When loading the Detroit Water Fund site it seemed to take a long time to load. The statement on the page saying "While many DWSD customers have the financial ability to make their monthly water payments..."
is a slap in the face to those whom have had their water off for months or have acquired long overdue water bills that floated over from previous residents.
DWSD's billing practices need to be more fully explained. If a person moves away that was owing a couple thousand dollars on water, that bill comes to the new resident. This also applies to empty houses acquired for renovation, and a host of additional situations. Many empty houses have water running in the basement... go look at the Detroit Delivers map to see 179 reported leaks since July 17 when the application was announced. If more people knew about the mobile app and used it, imagine how much higher the reported locations would be. Find out more about the app on a prior entry.

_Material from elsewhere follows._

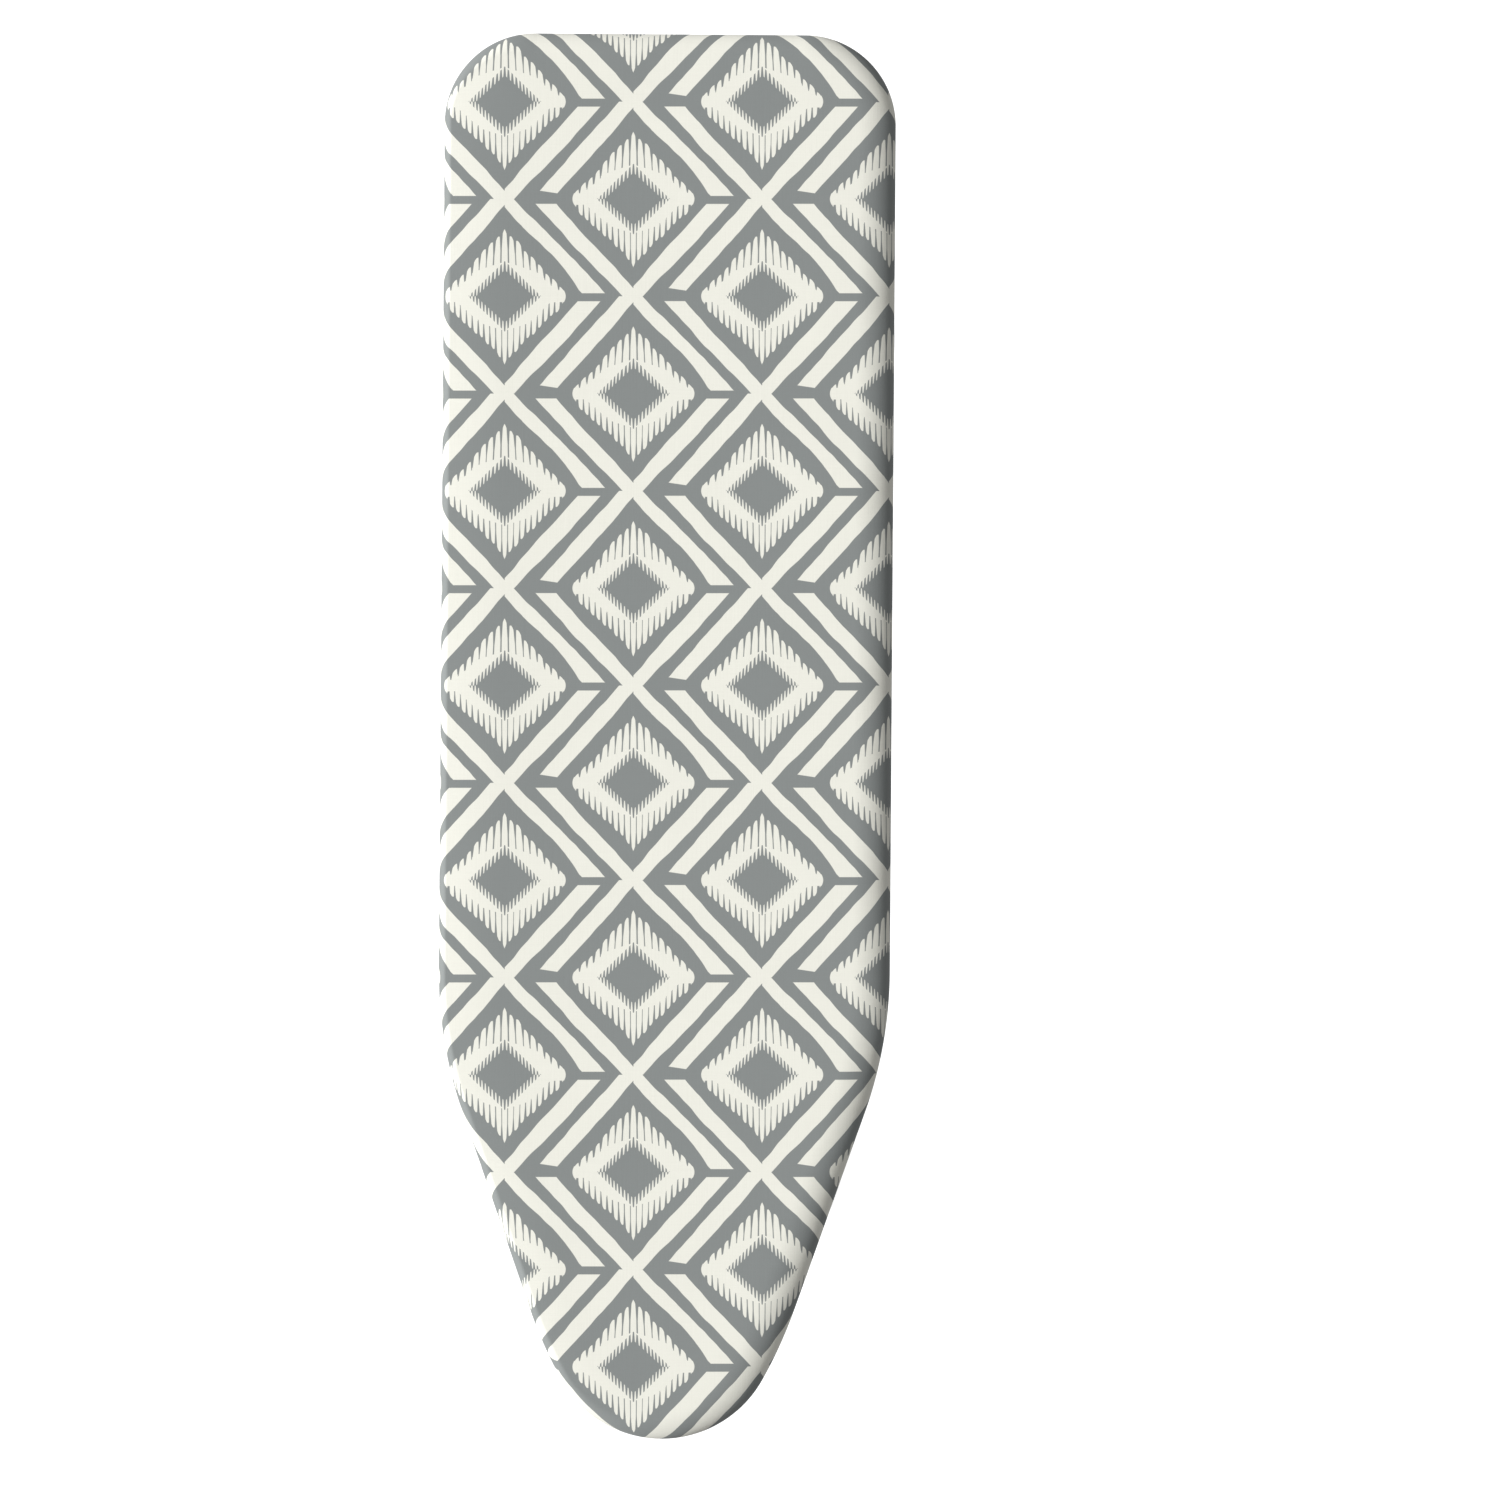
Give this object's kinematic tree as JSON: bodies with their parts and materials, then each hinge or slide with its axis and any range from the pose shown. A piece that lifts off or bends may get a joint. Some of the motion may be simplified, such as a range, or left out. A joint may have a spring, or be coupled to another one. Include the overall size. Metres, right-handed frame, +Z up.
{
  "type": "folding ironing board",
  "caption": "Folding ironing board with a padded, patterned cover over a steel deck, on scissor legs with a height lever.",
  "frame": {"origin": "on the floor, midway along and across the covered board, with the legs open at their highest setting", "axes": "+X along the board to its rounded nose, +Y to the board's own left, +Z up"},
  "size_m": [1.206, 0.386, 0.88],
  "materials": {
    "printed_cotton": "matte printed cotton, grey with a cream lattice",
    "felt_pad": "needled felt",
    "elastic_tape": "woven elastic",
    "grey_enamel": "silver-grey powder coat",
    "zinc_steel": "zinc plated",
    "dark_plastic": "moulded, fine texture",
    "white_nylon": "natural nylon",
    "spring_steel": "bare wire"
  },
  "bodies": {
    "board": {"cover": "printed_cotton", "pad": "felt_pad", "deck_sheet": "grey_enamel", "rim": "grey_enamel", "hem_elastic": "elastic_tape", "rear_cross_channel": "grey_enamel", "middle_cross_channel": "grey_enamel", "front_cross_channel": "grey_enamel", "slide_rail_left": "grey_enamel", "slide_rail_right": "grey_enamel", "hinge_bracket_left": "zinc_steel", "hinge_bracket_right": "zinc_steel", "hinge_pin_left": "zinc_steel", "hinge_pin_right": "zinc_steel", "lever_bearing_front": "zinc_steel", "lever_bearing_rear": "zinc_steel", "lever_spring": "spring_steel"},
    "outer_leg": {"outer_leg_tube_left": "grey_enamel", "outer_leg_tube_right": "grey_enamel", "outer_leg_brace": "grey_enamel", "outer_foot_bar": "grey_enamel", "outer_foot_cap_left": "dark_plastic", "outer_foot_cap_right": "dark_plastic", "outer_tube_plug_left": "dark_plastic", "outer_tube_plug_right": "dark_plastic", "cross_bolt_left": "zinc_steel", "cross_bolt_right": "zinc_steel", "cross_cap_nut_left": "zinc_steel", "cross_cap_nut_right": "zinc_steel", "cross_spacer_left": "white_nylon", "cross_spacer_right": "white_nylon"},
    "inner_leg": {"inner_leg_tube_left": "grey_enamel", "inner_leg_tube_right": "grey_enamel", "inner_leg_brace": "grey_enamel", "inner_foot_bar": "grey_enamel", "inner_foot_cap_left": "dark_plastic", "inner_foot_cap_right": "dark_plastic", "inner_tube_plug_left": "dark_plastic", "inner_tube_plug_right": "dark_plastic", "catch_rod": "zinc_steel", "rail_glide_left": "white_nylon", "rail_glide_right": "white_nylon"},
    "release_lever": {"lever_rod": "zinc_steel", "lever_grip": "dark_plastic", "latch_rack": "zinc_steel"}
  },
  "joints": [
    {"name": "legs_fold", "type": "hinge", "parent": "board", "child": "outer_leg", "pos_m": [0.3, 0, 0.838], "axis": [0, 1, 0], "range_deg": [0, 47]},
    {"name": "leg_cross", "type": "hinge", "parent": "outer_leg", "child": "inner_leg", "pos_m": [0.02462, 0, 0.52088], "axis": [0, 1, 0], "range_deg": [-94, 0]},
    {"name": "lever_squeeze", "type": "hinge", "parent": "board", "child": "release_lever", "pos_m": [-0.4, 0.038, 0.849], "axis": [1, 0, 0], "range_deg": [0, 12], "stiffness_Nm_per_rad": 6, "springref_deg": -11.46, "deforming": ["lever_spring"]}
  ],
  "couplings": [
    {"joint": "leg_cross", "follows": "legs_fold", "ratio": -2}
  ]
}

A response from Michigan Welfare Rights Organization to Detroit Mayor Mike Duggan's 10 point plan to address water shut-offs, which he intends to continue in a modified manner. The letter calls out the interests of privatizing the water and requests a six-month trial of the Water Affordability Program MWRO proposed in 2006, and TURN THE WATER ON, especially for those who have remained without access due to hardship. --- MWRO letter on Scribd
Community activists continue to call foul of the improvement to services Mayor Duggan made in campaign promises. One of these promises was a request for six months to have the problems with the buses fixed. Thus far increased police coverage of bus routes to manage irate riders, plus the installation of cameras to watch what is going on inside the bus. Neither of these addresses the cause of irate riders - that being the buses running on time and reliably.
Mayor Duggan still is disconnected with his responsibility to create work opportunities in the neighborhoods. People will continue to have problems paying their bills when lacking these city services:
BACK TO THE BANKRUPTCY
- Mass transit that is RELIABLE - ON-TIME and doesn't BREAK-DOWN. If you want to know why the FTA has hesitated on granting M1 Rail $12.2 million - and THIS is the reason why. The RTA has not been positioned to take care of transportation needs of the people living throughout Detroit. Buses must enable everyone access to jobs.

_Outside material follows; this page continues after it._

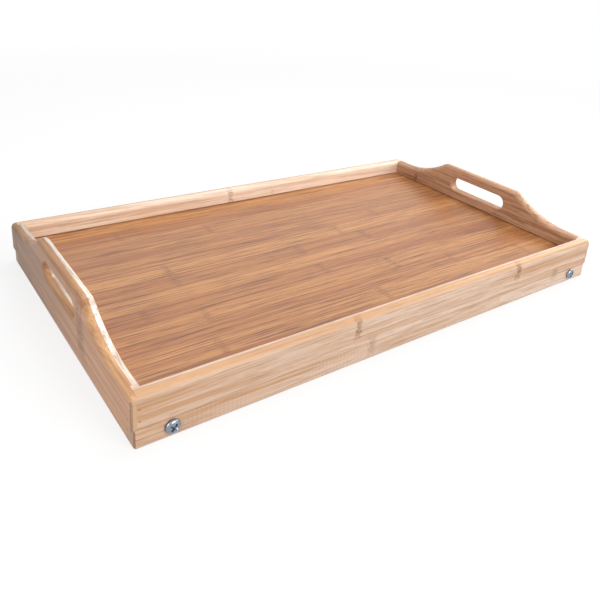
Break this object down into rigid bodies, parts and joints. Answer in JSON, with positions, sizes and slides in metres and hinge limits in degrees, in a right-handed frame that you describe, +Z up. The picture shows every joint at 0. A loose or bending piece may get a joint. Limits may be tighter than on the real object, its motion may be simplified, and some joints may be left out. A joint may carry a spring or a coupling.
{
  "type": "folding breakfast table",
  "caption": "Bamboo bed tray with a rimmed panel, arched end handles with hand slots, and two pairs of legs that fold flat under it on pivot bolts.",
  "frame": {"origin": "centre of the closed tray's underside, on the surface that it rests on", "axes": "+X along the tray's length towards the right handle, +Y across it towards the back rail, +Z up"},
  "size_m": [0.5, 0.307, 0.064],
  "materials": {
    "natural_bamboo": "pale laminated bamboo under a satin clear lacquer",
    "carbonised_bamboo": "steamed, darker bamboo strips under a satin clear lacquer",
    "zinc_plated_steel": "bright zinc plating, slightly blue"
  },
  "bodies": {
    "tray": {"left_handle_board": "natural_bamboo", "right_handle_board": "natural_bamboo", "front_upper_rail": "natural_bamboo", "back_upper_rail": "natural_bamboo", "front_lower_rail": "natural_bamboo", "back_lower_rail": "natural_bamboo", "left_end_strip": "natural_bamboo", "right_end_strip": "natural_bamboo", "tray_panel": "carbonised_bamboo", "left_front_pivot_bolt": "zinc_plated_steel", "left_back_pivot_bolt": "zinc_plated_steel", "right_front_pivot_bolt": "zinc_plated_steel", "right_back_pivot_bolt": "zinc_plated_steel", "left_front_spacer_washer": "zinc_plated_steel", "left_back_spacer_washer": "zinc_plated_steel", "right_front_spacer_washer": "zinc_plated_steel", "right_back_spacer_washer": "zinc_plated_steel", "left_front_inner_washer": "zinc_plated_steel", "left_back_inner_washer": "zinc_plated_steel", "right_front_inner_washer": "zinc_plated_steel", "right_back_inner_washer": "zinc_plated_steel", "left_front_lock_nut": "zinc_plated_steel", "left_back_lock_nut": "zinc_plated_steel", "right_front_lock_nut": "zinc_plated_steel", "right_back_lock_nut": "zinc_plated_steel", "left_front_low_brad": "zinc_plated_steel", "left_front_high_brad": "zinc_plated_steel", "left_back_low_brad": "zinc_plated_steel", "left_back_high_brad": "zinc_plated_steel", "right_front_low_brad": "zinc_plated_steel", "right_front_high_brad": "zinc_plated_steel", "right_back_low_brad": "zinc_plated_steel", "right_back_high_brad": "zinc_plated_steel"},
    "left_leg_frame": {"left_front_leg": "natural_bamboo", "left_back_leg": "natural_bamboo", "left_crossbar": "natural_bamboo", "left_front_screw_1": "zinc_plated_steel", "left_front_screw_2": "zinc_plated_steel", "left_back_screw_1": "zinc_plated_steel", "left_back_screw_2": "zinc_plated_steel"},
    "right_leg_frame": {"right_front_leg": "natural_bamboo", "right_back_leg": "natural_bamboo", "right_crossbar": "natural_bamboo", "right_front_screw_1": "zinc_plated_steel", "right_front_screw_2": "zinc_plated_steel", "right_back_screw_1": "zinc_plated_steel", "right_back_screw_2": "zinc_plated_steel"}
  },
  "joints": [
    {"name": "left_leg_fold", "type": "hinge", "parent": "tray", "child": "left_leg_frame", "pos_m": [-0.2225, 0, 0.009], "axis": [0, 1, 0], "range_deg": [0, 100]},
    {"name": "right_leg_fold", "type": "hinge", "parent": "tray", "child": "right_leg_frame", "pos_m": [0.2225, 0, 0.009], "axis": [0, -1, 0], "range_deg": [0, 100]}
  ]
}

- Public lighting must be on throughout the neighborhoods of Detroit - no more darkened streets! It is unacceptable for major roads like Grand River and Gratiot to be in darkness. Streets such as Grand Blvd, Outer Drive and each Mile road need to have lighting. Anywhere a bus runs should have public lights working.

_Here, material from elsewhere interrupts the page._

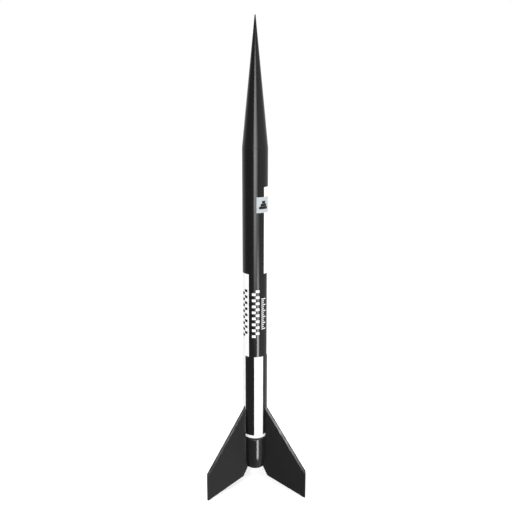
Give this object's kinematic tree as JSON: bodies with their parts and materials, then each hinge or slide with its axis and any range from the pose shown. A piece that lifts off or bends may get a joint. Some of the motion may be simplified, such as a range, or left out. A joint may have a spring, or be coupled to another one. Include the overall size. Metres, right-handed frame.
{
  "type": "model rocket",
  "caption": "Slender model rocket with a conical nose, black and white roll pattern, swept fins let into a boat-tailed motor housing, and a sprung motor hook.",
  "frame": {"origin": "centre of the motor tube's aft end", "axes": "+Z along the body to the nose; -Y is the side between the two front fins"},
  "size_m": [0.1376, 0.1191, 0.6433],
  "materials": {
    "black_plastic": "gloss",
    "white_tube": "gloss",
    "folded_paper": "matte",
    "parachute_film": "satin",
    "kraft_paper": "matte",
    "ring_fibre": "matte",
    "spring_steel": "satin",
    "fin_black": "satin",
    "lug_paper": "satin",
    "vinyl_black": "gloss",
    "vinyl_white": "gloss",
    "decal_grey": "satin",
    "decal_print": "satin"
  },
  "bodies": {
    "airframe": {"body_tube": "white_tube", "shock_cord_mount": "folded_paper", "tail_cone": "black_plastic", "motor_tube": "kraft_paper", "thrust_ring": "ring_fibre", "centering_ring_forward": "ring_fibre", "centering_ring_aft": "ring_fibre", "hook_band": "kraft_paper", "hook_anchor": "spring_steel", "fin_left": "fin_black", "fin_right": "fin_black", "fin_rear": "fin_black", "launch_lug_forward": "lug_paper", "launch_lug_aft": "lug_paper", "wrap_forward": "vinyl_black", "wrap_upper": "vinyl_black", "wrap_middle_front": "vinyl_black", "wrap_middle_back": "vinyl_black", "wrap_lower_left": "vinyl_black", "wrap_lower_right": "vinyl_black", "wrap_lower_back_right": "vinyl_black", "wrap_lower_back_left": "vinyl_black", "emblem_decal": "decal_grey", "emblem_mark": "decal_print", "scale_light": "vinyl_white", "scale_dark": "vinyl_black", "ticks_light": "vinyl_white"},
    "nose": {"nose_cone": "black_plastic", "nose_plug": "black_plastic"},
    "parachute": {"parachute": "parachute_film"},
    "hook_arm": {"hook_arm": "spring_steel"}
  },
  "joints": [
    {"name": "nose_pull", "type": "slide", "parent": "airframe", "child": "nose", "axis": [0, 0, 1], "range_m": [0, 0.18]},
    {"name": "parachute_eject", "type": "slide", "parent": "airframe", "child": "parachute", "axis": [0, 0, 1], "range_m": [0, 0.135]},
    {"name": "hook_flex", "type": "hinge", "parent": "airframe", "child": "hook_arm", "pos_m": [-0.00849, 0.0049, 0.04835], "axis": [0.5, 0.866, 0], "range_deg": [0, 2.4], "stiffness_Nm_per_rad": 2.3}
  ],
  "couplings": [
    {"joint": "parachute_eject", "follows": "nose_pull", "ratio": 0.75}
  ]
}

- No more outsourcing and NO PRIVATIZATION - what Detroit has experienced under the Emergency Manager and his created water crisis are exactly what leads to privatization. And we know that companies are NOT listening to the public. They execute the orders and contract as written. PUBLIC SERVICES need FULL FUNDING!
- Resident employment program must be established and enforced. No more tax abatement with a promise to do good. Corporate good is evident in the outlying neighborhoods of Detroit - this is what corporate good looks like - NO SERVICE other than what they want.
- Work program for graduating high school seniors that ensures they are able to gain city service employment upon graduation. No more graduates without paying jobs! This city needs to employ young workers raised from within.
--- Activist Stephen Boyle's blog
August 6 - Municipal bankruptcy proceedings aren't going so well for the Emergency Manager. The news reports "Judge sees holes in Detroit's plan to exit bankruptcy, revitalize itself". So it seems Governor Snyder's viceroy is having a tough time at being a turnaround manager, which is what he championed with Chrysler. But corporations and municipalities are different things.
Kopacz’s 226-page report deemed the city’s strategy to exit bankruptcy feasible — a key legal criteria for the plan to be approved — but also raised significant questions about a number of the city’s assumptions about its financial future.
Rhodes listed more than a dozen such concerns on a broad range of topics in Detroit’s proposal for how it would eliminate $7 billion in debt and operate after it emerges from the nation’s largest-ever municipal bankruptcy. --- Detroit Free Press
The proceedings Wednesday made clear that Rhodes is zeroing in on issues central to whether Detroit in the long run meets the goals emergency manager Kevyn Orr’s team have established in the bankruptcy plan of adjustment.
Among the other concerns Rhodes raised based on the Kopacz report:
- Whether Detroit’s bankruptcy plan assumes the city will receive a level of state revenue sharing that isn’t guaranteed by the state, especially given long-term declines in such funding for Detroit and other cities.
- Why city budgets in the plan of adjustment leave only 1% contingency (money set aside in case revenues come in lower than expected) when the bankruptcy grand bargain legislation the Legislature and Gov. Rick Snyder approved — giving $195 million from the state to the deal to reduce Detroit pension cuts and prevent asset sales at the Detroit Institute of Arts — requires a 5% contingency.
- Why, when Detroit admits its bookkeeping is deficient, the plan budgets no money for its financial consultant, Ernst & Young, to continue its financial analysis work for the city.
- Why the plan of adjustment says little about the operations of the state financial oversight commission that will have strong authority over Detroit’s fiscal affairs. Rhodes said he was concerned about the funding and staffing the commission will need but said the question may best be directed at state officials.
--- Detroit Free Press
The trial, in which Rhodes will seek to determine whether the city's debt adjustment plan is fair, legal and feasible, begins Aug. 14.
"Your input is extremely important in this process," Rhodes told the crowd of objectors Tuesday (July 15). --- Mlive
The time has passed for the Emergency Manager or the Mayor to appear they have things under control. Residents, pensioners, and activists are screaming loudly that we know this city has been plundered by the privileged and continues to be at this time. As a number of speakers at rallies have said "I DON'T LIVE IN A BANKRUPT CITY, WE HAVE A BANKRUPT GOVERNMENT". Sadly about 5% of Detroit voters came to the polls and voted on August 5th primary election. Its time for the city to mobilize voter registration and organized resistance.
In the research for this story I saw Municipal Water Bonds were ordered by the Emergency Manager on January 30 - Order 22. There was a 45 day window for 15,000 signatures to be collected that would have moved the request to a vote of the people. We must increase our vigilance and train new eyes on how to watch, discover, and report into our community.